Concurrent programming in many environments is made difficult by the subtleties required to implement correct access to shared variables. Go encourages a different approach in which shared values are passed around on channels and, in fact, never actively shared by separate threads of execution. Only one goroutine has access to the value at any given time. Data races cannot occur, by design. To encourage this way of thinking we have reduced it to a slogan:
Do not communicate by sharing memory; instead, share memory by communicating.
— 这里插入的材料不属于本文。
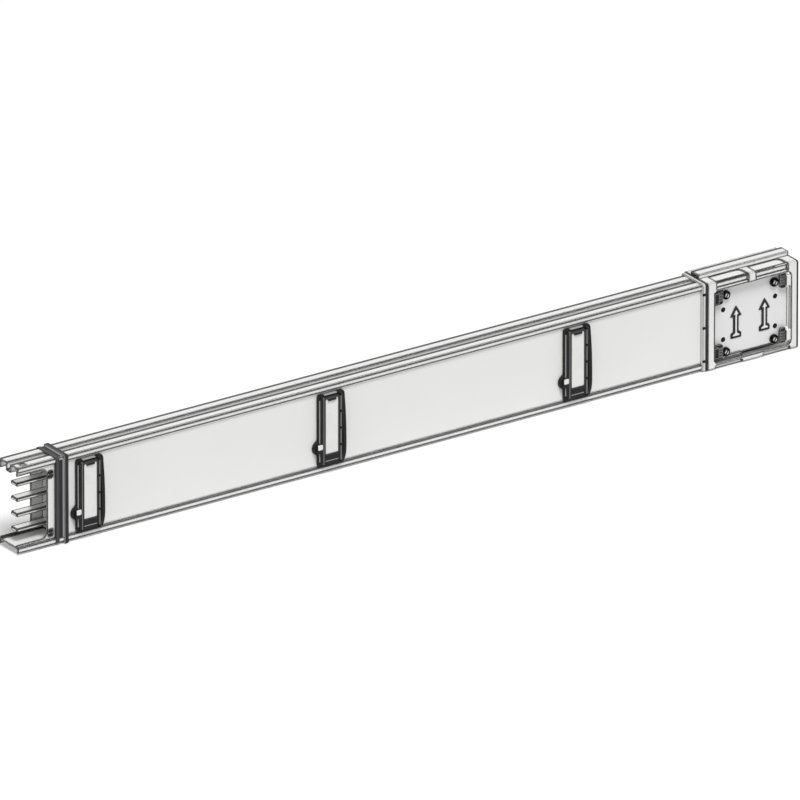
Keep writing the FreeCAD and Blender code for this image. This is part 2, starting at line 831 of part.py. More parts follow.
def joint_cover():
    """The joint block's front cover, with a window whose sides turn in, finger scoops and toe pockets."""
    corners = [
        (y_cover, z_cover),
        (y_cover_edge, z_cover),
        (y_cover_edge, z_base - block_play),
        (y_cover_inner, z_base - block_play),
        (y_cover_inner, z_top + block_play),
        (y_cover_edge, z_top + block_play),
        (y_cover_edge, z_cover_top),
        (y_cover, z_cover_top),
    ]
    radii = [cover_round / 2, 0, 0, 0, 0, 0, 0, cover_round]
    cover = rod_x(corners, x_block, x_right, radii)
    window = rounded_y(
        x_joint - window_half,
        x_joint + window_half,
        z_base + cover_window_foot,
        z_top - cover_window_head,
        cover_window_corner,
        y_cover - 1,
        y_cover_inner + 1,
    )
    cover = cover.cut(window)
    z_low = z_base + cover_window_foot + cover_window_corner
    z_high = z_top - cover_window_head - cover_window_corner
    for side in (-1, 1):
        edge = x_joint + side * window_half
        x0, x1 = sorted((edge, edge + side * window_return))
        cover = cover.fuse(block(x0, x1, y_cover_inner, y_panel - window_return_play, z_low, z_high))
    cover = cover.cut(scoop(x_joint - scoop_inner - scoop_length, x_joint - scoop_inner))
    cover = cover.cut(scoop(x_joint + scoop_second, x_joint + scoop_second + scoop_length))
    for x0 in (x_joint - toe_inner - toe_length, x_joint + toe_inner):
        toe = [
            (x0, z_cover - 1),
            (x0 + toe_length, z_cover - 1),
            (x0 + toe_length, z_cover + toe_height - toe_depth),
            (x0 + toe_length - toe_depth, z_cover + toe_height),
            (x0 + toe_depth, z_cover + toe_height),
            (x0, z_cover + toe_height - toe_depth),
        ]
        cover = cover.cut(plate_y(toe, y_cover - 1, y_cover + toe_depth))
    return cover


def joint_housing():
    """The back of the joint block, with a raised way along its top."""
    y0 = y_cover_edge
    y1 = y0 + hump_width
    hump = z_cover_top + hump_height
    corners = [
        (y0, z_cover),
        (y_housing, z_cover),
        (y_housing, z_cover_top),
        (y1, z_cover_top),
        (y1, hump),
        (y0, hump),
        (y0, z_top + block_play),
        (y0 + housing_wall, z_top + block_play),
        (y0 + housing_wall, hump - housing_wall),
        (y1 - housing_wall, hump - housing_wall),
        (y1 - housing_wall, z_top + block_play),
        (y_housing - back_wall, z_top + block_play),
        (y_housing - back_wall, z_base - block_play),
        (y0, z_base - block_play),
    ]
    round_by = [0, cover_round, cover_round, 0, bend_radius, bend_radius] + [0] * 8
    housing = rod_x(corners, x_block, x_right, round_by)
    for offset in hump_slot_from_middle:
        x = x_joint + offset
        housing = housing.cut(
            block(x - hump_slot_length / 2, x + hump_slot_length / 2, y1 - hump_slot_depth, y1 + 1,
                  hump - hump_slot_drop, hump + 1)
        )
    return housing


def arrow(x):
    """An upward arrow with a foot, standing on the clamping plate's face."""
    z0 = z_base + arrow_bottom
    z1 = z0 + arrow_height
    head = z1 - arrow_head
    half = arrow_width / 2
    shaft = arrow_shaft / 2
    corners = [
        (x - half, z0),
        (x + half, z0),
        (x + half, z0 + arrow_foot),
        (x + shaft, z0 + arrow_foot + arrow_slope),
        (x + shaft, head),
        (x + half, head),
        (x, z1),
        (x - half, head),
        (x - shaft, head),
        (x - shaft, z0 + arrow_foot + arrow_slope),
        (x - half, z0 + arrow_foot),
    ]
    return plate_y(corners, y_plate - arrow_rise, y_plate)


def clamping_plate():
    """One of the two plates that the tie bolts draw together, without its arrows."""
    plate = rounded_y(
        x_joint - plate_half,
        x_joint + plate_half,
        z_plate,
        z_plate_top,
        plate_corner,
        y_plate,
        y_plate + sheet,
    )
    for x in (x_joint - bolt_half_x, x_joint + bolt_half_x):
        for z in bolt_rows.values():
            hole = disc_y(x, z, bolt_radius + bolt_play, y_plate - 1, y_plate + sheet + 1)
            plate = plate.cut(hole)
    return plate


def front_plate():
    """The plate seen through the cover's window, with two arrows that show which way is up."""
    plate = clamping_plate()
    for x in (x_joint - rivet_half_x, x_joint + rivet_half_x):
        for z in rivet_rows.values():
            hole = disc_y(x, z, rivet_radius + rivet_play, y_plate - 1, y_plate + sheet + 1)
            plate = plate.cut(hole)
    for offset in (-arrow_offset, arrow_offset):
        plate = plate.fuse(arrow(x_joint + arrow_middle + offset))
    return plate.removeSplitter()


def tie_bolt(x, z):
    """A tie bolt with its washer, head and nut, through both clamping plates."""
    y_washer = y_plate - washer_thickness
    washer = round_face_y(disc_y(x, z, washer_radius, y_washer, y_plate), y_washer, washer_thickness / 3)
    head = hexagon_y(x, z, bolt_head_flats, y_washer - bolt_head_height, y_washer)
    shank = disc_y(x, z, bolt_radius, y_plate, -y_plate)
    nut = hexagon_y(x, z, nut_flats, -y_plate, -y_plate + nut_height)
    return washer.fuse([head, shank, nut]).removeSplitter()


def plate_rivet(x, z):
    """A rivet through the front clamping plate."""
    y_head = y_plate - rivet_head_height
    head = round_face_y(disc_y(x, z, rivet_head_radius, y_head, y_plate), y_head, rivet_head_round)
    tail_end = y_plate + sheet + rivet_tail
    shank = disc_y(x, z, rivet_radius, y_plate, tail_end)
    tail = disc_y(x, z, rivet_tail_radius, y_plate + sheet, tail_end)
    return head.fuse([shank, tail]).removeSplitter()


def corner_clip(side, up):
    """A ribbed clip in one corner of the window: side is -1 for left, up is 1 for the top.

    Its hook catches the cover, its body lies in front of the panel, and its stem passes through
    the panel's notch to the clamping plate.
    """
    edge = x_joint + side * (window_half - block_play)
    outer = edge - side * clip_hook
    inner = outer - side * clip_width
    ribs_from = outer - side * clip_width / 3
    z_edge = z_plate_top if up > 0 else z_plate
    z_inner = z_edge - up * clip_height
    y_front = y_plate - clip_depth
    y_back = y_panel - clip_play
    x0, x1 = sorted((outer, inner))
    z0, z1 = sorted((z_edge, z_inner))
    corners = [(x0, z0), (x1, z0), (x1, z1), (x0, z1)]
    radii = [clip_round if (x, z) == (inner, z_inner) else 0 for x, z in corners]
    body = plate_y(corners, y_front, y_back, radii)
    inset = clip_stem_inset
    stem = block(x0 + inset, x1 - inset, y_back, y_plate, z0 + inset, z1 - inset)
    h0, h1 = sorted((edge, ribs_from))
    hook = block(h0, h1, y_cover + soft_edge / 2, y_front, z0 + clip_round, z1 - clip_round)
    clip = body.fuse([stem, hook])
    g0, g1 = sorted((ribs_from, inner - side))
    for n in range(clip_grooves):
        z = z_edge - up * clip_groove_pitch * (n + 1)
        half = clip_groove / 2
        clip = clip.cut(block(g0, g1, y_front - 1, y_front + clip_groove_depth, z - half, z + half))
    return clip.removeSplitter()


def jaw_box(z):
    """The outside of one contact jaw, as block corners."""
    reach = tip_gap / 2 + bar_setback + jaw_overlap
    return (x_joint - reach, x_joint + reach, -jaw_width / 2, jaw_width / 2, z - half_jaw, z + half_jaw)


def contact_jaw(z):
    """Two plates and a web: it grips this section's bar, and waits open for the next one's."""
    x0, x1, y0, y1, _, _ = jaw_box(z)
    half_gap = bar_thickness / 2 + jaw_play
    web = tip_gap / 2 - core_play
    jaw = block(*jaw_box(z))
    jaw = jaw.cut(block(x0 - 1, x_joint - web, y0 - 1, y1 + 1, z - half_gap, z + half_gap))
    return jaw.cut(block(x_joint + web, x1 + 1, y0 - 1, y1 + 1, z - half_gap, z + half_gap))


def joint_core():
    """The insulator between the two tongues, which carries the jaws between the plates."""
    half_x = tip_gap / 2 - core_play
    y0 = y_plate + sheet
    core = block(x_joint - half_x, x_joint + half_x, y0, -y0, z_plate, z_plate_top)
    for z in bar_heights:
        _, _, jaw_y0, jaw_y1, jaw_z0, jaw_z1 = jaw_box(z)
        core = core.cut(
            block(x_joint - half_x - 1, x_joint + half_x + 1, jaw_y0 - hole_play, jaw_y1 + hole_play,
                  jaw_z0 - hole_play, jaw_z1 + hole_play)
        )
    return core


def main():
    os.makedirs("parts", exist_ok=True)
    save("top_rail", top_rail())
    save("bottom_rail", bottom_rail())
    save("front_panel", front_panel())
    save("back_panel", mirror_y(side_panel()))
    save("left_collar", left_collar())
    save("right_collar", right_collar())
    save("left_bar_comb", end_comb(x_left + comb_from_tip, 1))
    save("right_bar_comb", end_comb(x_tip - comb_from_tip, -1))
    for n, z in enumerate(bar_heights, 1):
        save(f"busbar_{n}", busbar(z))
        save(f"contact_jaw_{n}", contact_jaw(z))
    for n, x in enumerate(outlet_places, 1):
        save(f"outlet_gasket_{n}", outlet_gasket(x))
        save(f"outlet_frame_{n}", outlet_frame(x))
        save(f"outlet_socket_{n}", outlet_socket(x))
        save(f"mid_bar_comb_{n}", mid_comb(x))
        save(f"outlet_door_{n}", outlet_door(x))
        save(f"door_inlay_{n}", door_inlay(x))
        save(f"catch_button_{n}", catch_button(x))
        save(f"hinge_pin_{n}", hinge_pin(x))
    save("joint_cover", joint_cover())
    save("joint_housing", joint_housing())
    save("front_clamping_plate", front_plate())
    save("back_clamping_plate", mirror_y(clamping_plate()))
    save("joint_core", joint_core())
    for side, side_name in ((-1, "left"), (1, "right")):
        x_bolt = x_joint + side * bolt_half_x
        x_rivet = x_joint + side * rivet_half_x
        for up, row in ((-1, "lower"), (1, "upper")):
            save(f"tie_bolt_{row}_{side_name}", tie_bolt(x_bolt, bolt_rows[row]))
            save(f"plate_rivet_{row}_{side_name}", plate_rivet(x_rivet, rivet_rows[row]))
            save(f"corner_clip_{row}_{side_name}", corner_clip(side, up))


if __name__ == "__main__":
    main()
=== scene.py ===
import math

import bmesh
import bpy
from bpy.props import FloatProperty, FloatVectorProperty, PointerProperty
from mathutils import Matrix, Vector


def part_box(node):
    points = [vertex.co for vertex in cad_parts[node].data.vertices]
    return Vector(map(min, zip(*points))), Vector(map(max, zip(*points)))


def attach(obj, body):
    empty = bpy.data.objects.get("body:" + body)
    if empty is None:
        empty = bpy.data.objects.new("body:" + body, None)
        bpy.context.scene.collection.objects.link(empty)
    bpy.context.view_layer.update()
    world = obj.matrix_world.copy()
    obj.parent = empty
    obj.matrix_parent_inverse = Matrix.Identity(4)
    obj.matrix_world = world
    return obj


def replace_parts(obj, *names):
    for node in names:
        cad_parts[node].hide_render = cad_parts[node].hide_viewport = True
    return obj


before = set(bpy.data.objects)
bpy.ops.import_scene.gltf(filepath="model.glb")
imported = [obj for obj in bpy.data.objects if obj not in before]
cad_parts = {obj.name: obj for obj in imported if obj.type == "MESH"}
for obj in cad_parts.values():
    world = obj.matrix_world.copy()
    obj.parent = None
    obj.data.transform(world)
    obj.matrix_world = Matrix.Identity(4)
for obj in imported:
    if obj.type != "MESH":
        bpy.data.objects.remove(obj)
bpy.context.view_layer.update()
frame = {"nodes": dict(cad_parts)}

bl_info = {
    "name": "Busway section looks",
    "version": (1, 0, 0),
    "blender": (4, 5, 0),
    "location": "3D View > Sidebar > Busway",
    "description": "Finishes, fastenings, markings and stage for a section of busbar trunking",
    "category": "Object",
}

MM = 0.001

RAYS = 12                # for each rounded edge and each crease
NOISE = (0.3, 0.7)       # where most of a noise's values lie
OPEN_FACE = 0.996        # likeness of the soft and the true normal on a face
EDGE_FULL = 0.968        # likeness at which an edge's painted shade is full
FOLD_FADE = 0.04         # change of squareness over which a fold fades
LOOKS_UP = 0.9           # upward part of the normal on a face that looks up
CREASE = (0.80, 0.40)    # openness at a crease's mouth and at its bottom

# The left collar's low rib and the end of its soft band, in widths of the right collar's rib
LOW_RIB = (0.2, 0.6)
BAND_END = 0.8

# Ends of the painted highlight stripes, in stripe widths from the edge or axis that each one follows
DOOR_EDGE = (2.2, 3.1)
HINGE_SIDE = (-1.3, -0.3)
DOOR_FOOT = (0.0, 0.8)
FRAME_HEAD = (-0.9, 1.0)
FRAME_EDGE = (-1.6, -0.3)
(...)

This approach can be taken too far. Reference counts may be best done by putting a mutex around an integer variable, for instance. But as a high-level approach, using channels to control access makes it easier to write clear, correct programs.
One way to think about this model is to consider a typical single-threaded program running on one CPU. It has no need for synchronization primitives. Now run another such instance; it too needs no synchronization. Now let those two communicate; if the communication is the synchronizer, there's still no need for other synchronization. Unix pipelines, for example, fit this model perfectly. Although Go's approach to concurrency originates in Hoare's Communicating Sequential Processes (CSP), it can also be seen as a type-safe generalization of Unix pipes.
我們也可以看到,NSQ代碼也會用到鎖,那么什么時候用鎖,什么時候用channel呢?最簡單的原則就是,哪種用起來自然就用哪一種,哪種簡單用哪種,哪種效率高用哪種。